New Jersey State Senate Passes Adoption Records Access Bill
On Monday, May 12, the New Jersey Senate approved a groundbreaking measure that would give people adopted in the state access to their original birth certificates. The move is the result of a decades-long push by a group of advocates for adoptees and their biological parents to open New Jersey adoption records for the first time since they were sealed in 1940.
Why is this bill finally seeing the light of day in 2014? State Sen. Joseph Vitale, a Democrat from Woodbridge and sponsor of the bill for 17 years, was able to meet with Governor Chris Christie, originally not a proponent of the measure, to work out a compromise garnering his support. (Lawmakers passed a bill in February to allow adoptees to see the records. The governor conditionally vetoed the measure until the compromise could be included and voted on, which is was on Monday.)
According to Vitale, the compromise deal their staffs hammered out, includes the following provisions:
– Gives birth parents of children who are adopted before Aug. 1, 2015, until the end of 2016 to ask that their names be removed from birth certificates. Those who do so would be asked to give some medical history, though.
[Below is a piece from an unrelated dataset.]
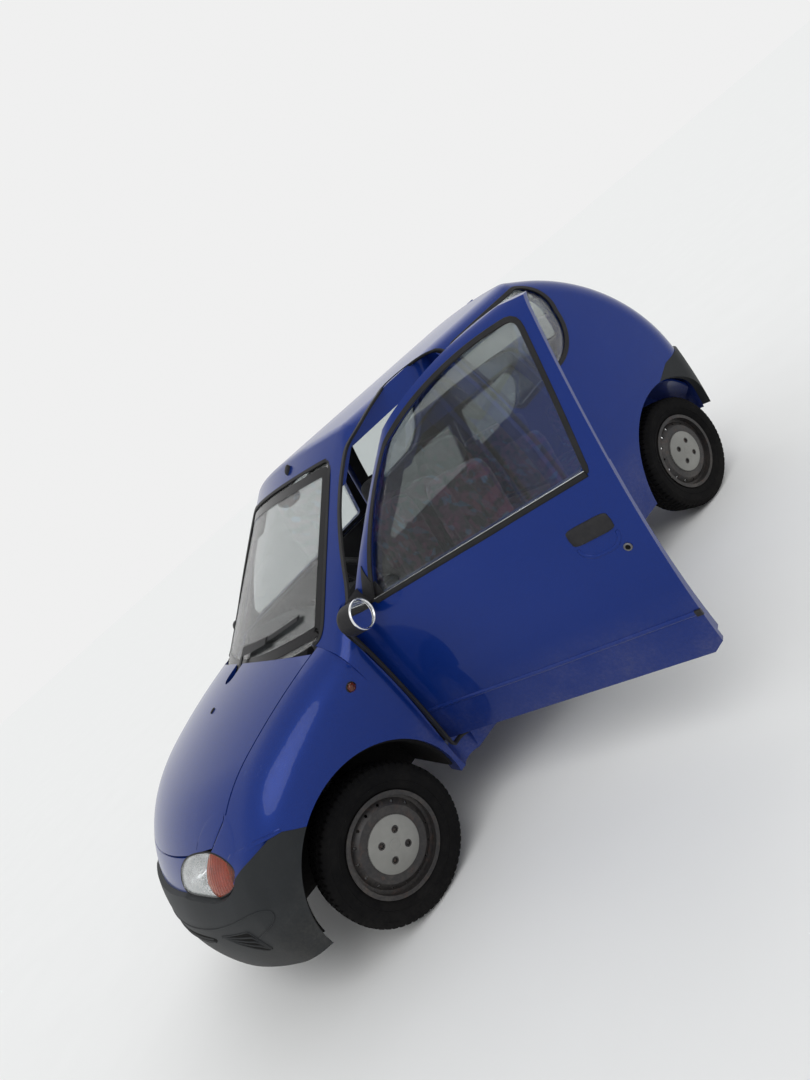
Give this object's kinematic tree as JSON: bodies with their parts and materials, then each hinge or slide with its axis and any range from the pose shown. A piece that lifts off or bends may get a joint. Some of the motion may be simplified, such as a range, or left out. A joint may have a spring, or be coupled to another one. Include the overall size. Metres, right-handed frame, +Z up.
{
  "type": "city car",
  "caption": "Small hatchback city car with opening doors, bonnet and tailgate, steered front wheels and a hollow cabin.",
  "frame": {"origin": "on the floor under the middle of the box round the whole car, with its left door open as stored", "axes": "+X towards the front of the car, +Y to its left, +Z up"},
  "size_m": [3.3215, 2.5589, 1.438],
  "materials": {
    "body_paint": "glossy metallic",
    "bumper_plastic": "grained",
    "black_trim": "grained",
    "glass": "clear",
    "lamp_clear": "fluted",
    "lamp_red": "fluted",
    "wheel_black": "satin",
    "tyre_rubber": "worn",
    "chassis_black": "dusty",
    "engine_metal": "cast",
    "exhaust_steel": "dull, rusty",
    "seat_cloth": "patterned weave",
    "dash_plastic": "grained"
  },
  "bodies": {
    "body_shell": {"floor_pan": "body_paint", "bulkhead": "body_paint", "wheel_arches": "body_paint", "side_panel_left": "body_paint", "side_panel_right": "body_paint", "roof_panel": "body_paint", "front_wings": "body_paint", "nose_panel": "body_paint", "headlamps": "lamp_clear", "front_bumper": "bumper_plastic", "rear_bumper": "bumper_plastic", "rear_panel": "body_paint", "tail_lamps": "lamp_red", "windscreen": "glass", "quarter_glasses": "glass", "engine_block": "engine_metal", "front_axle": "chassis_black", "rear_axle": "chassis_black", "exhaust": "exhaust_steel", "fuel_tank": "chassis_black", "dashboard": "dash_plastic", "front_seats": "seat_cloth", "rear_bench": "seat_cloth", "inside_mirror": "black_trim", "windscreen_wiper": "black_trim"},
    "bonnet": {"bonnet": "body_paint"},
    "tailgate": {"tailgate": "body_paint", "tailgate_glass": "glass"},
    "door_left": {"door_left": "body_paint", "door_glass_left": "glass", "door_trim_left": "dash_plastic", "door_mirror_left": "black_trim"},
    "knuckle_left": {"knuckle_left": "chassis_black"},
    "door_right": {"door_right": "body_paint", "door_glass_right": "glass", "door_trim_right": "dash_plastic", "door_mirror_right": "black_trim"},
    "knuckle_right": {"knuckle_right": "chassis_black"},
    "wheel_front_left": {"tyre_front_left": "tyre_rubber", "wheel_front_left": "wheel_black"},
    "wheel_front_right": {"tyre_front_right": "tyre_rubber", "wheel_front_right": "wheel_black"},
    "wheel_rear_left": {"tyre_rear_left": "tyre_rubber", "wheel_rear_left": "wheel_black"},
    "wheel_rear_right": {"tyre_rear_right": "tyre_rubber", "wheel_rear_right": "wheel_black"},
    "steering_wheel": {"steering_wheel": "black_trim"}
  },
  "joints": [
    {"name": "door_left_hinge", "type": "hinge", "parent": "body_shell", "child": "door_left", "pos_m": [0.6265, 0.31364, 0.656], "axis": [0, 0, 1], "range_deg": [0, 65.8]},
    {"name": "door_right_hinge", "type": "hinge", "parent": "body_shell", "child": "door_right", "pos_m": [0.6265, -1.14836, 0.656], "axis": [0, 0, 1], "range_deg": [0, 65.8]},
    {"name": "bonnet_hinge", "type": "hinge", "parent": "body_shell", "child": "bonnet", "pos_m": [0.7025, -0.41736, 0.88], "axis": [0, -1, 0], "range_deg": [0, 50]},
    {"name": "tailgate_hinge", "type": "hinge", "parent": "body_shell", "child": "tailgate", "pos_m": [-1.0955, -0.41736, 1.421], "axis": [0, 1, 0], "range_deg": [0, 75]},
    {"name": "steering_left", "type": "hinge", "parent": "body_shell", "child": "knuckle_left", "pos_m": [1.0415, 0.16764, 0.186], "axis": [-0.034, -0.1253, 0.9915], "range_deg": [-33, 33]},
    {"name": "steering_right", "type": "hinge", "parent": "body_shell", "child": "knuckle_right", "pos_m": [1.0415, -1.00236, 0.186], "axis": [-0.034, 0.1253, 0.9915], "range_deg": [-33, 33]},
    {"name": "wheel_front_left_spin", "type": "hinge", "parent": "knuckle_left", "child": "wheel_front_left", "pos_m": [1.0375, 0.21714, 0.266], "axis": [0, 1, 0], "continuous": true},
    {"name": "wheel_front_right_spin", "type": "hinge", "parent": "knuckle_right", "child": "wheel_front_right", "pos_m": [1.0375, -1.05186, 0.266], "axis": [0, 1, 0], "continuous": true},
    {"name": "wheel_rear_left_spin", "type": "hinge", "parent": "body_shell", "child": "wheel_rear_left", "pos_m": [-1.1625, 0.21164, 0.266], "axis": [0, 1, 0], "continuous": true},
    {"name": "wheel_rear_right_spin", "type": "hinge", "parent": "body_shell", "child": "wheel_rear_right", "pos_m": [-1.1625, -1.04636, 0.266], "axis": [0, 1, 0], "continuous": true},
    {"name": "steering_column", "type": "hinge", "parent": "body_shell", "child": "steering_wheel", "pos_m": [0.2825, -0.07736, 0.85], "axis": [0.9063, 0, -0.4226], "range_deg": [-528, 528]}
  ],
  "couplings": [
    {"joint": "steering_right", "follows": "steering_left", "ratio": 1},
    {"joint": "steering_column", "follows": "steering_left", "ratio": -16}
  ]
}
– Biological parents of children adopted after Aug. 1, 2015, would not have the option of redacting their names.
– Birth parents of all adopted children would be able to give their preferences for whether — and how — they could be contacted. They could change their choice at any time.
With the bill now expected to become law, New Jersey will join eight other states that allow such disclosure: Alabama, Alaska, Kansas, Maine, New Hampshire, Oregon, Rhode Island and Tennessee. In Illinois, which has had a similar law in effect since 2011, more than 10,000 birth certificates have been provided. According to CBS News, biological parents have had their names removed from just 53 of them.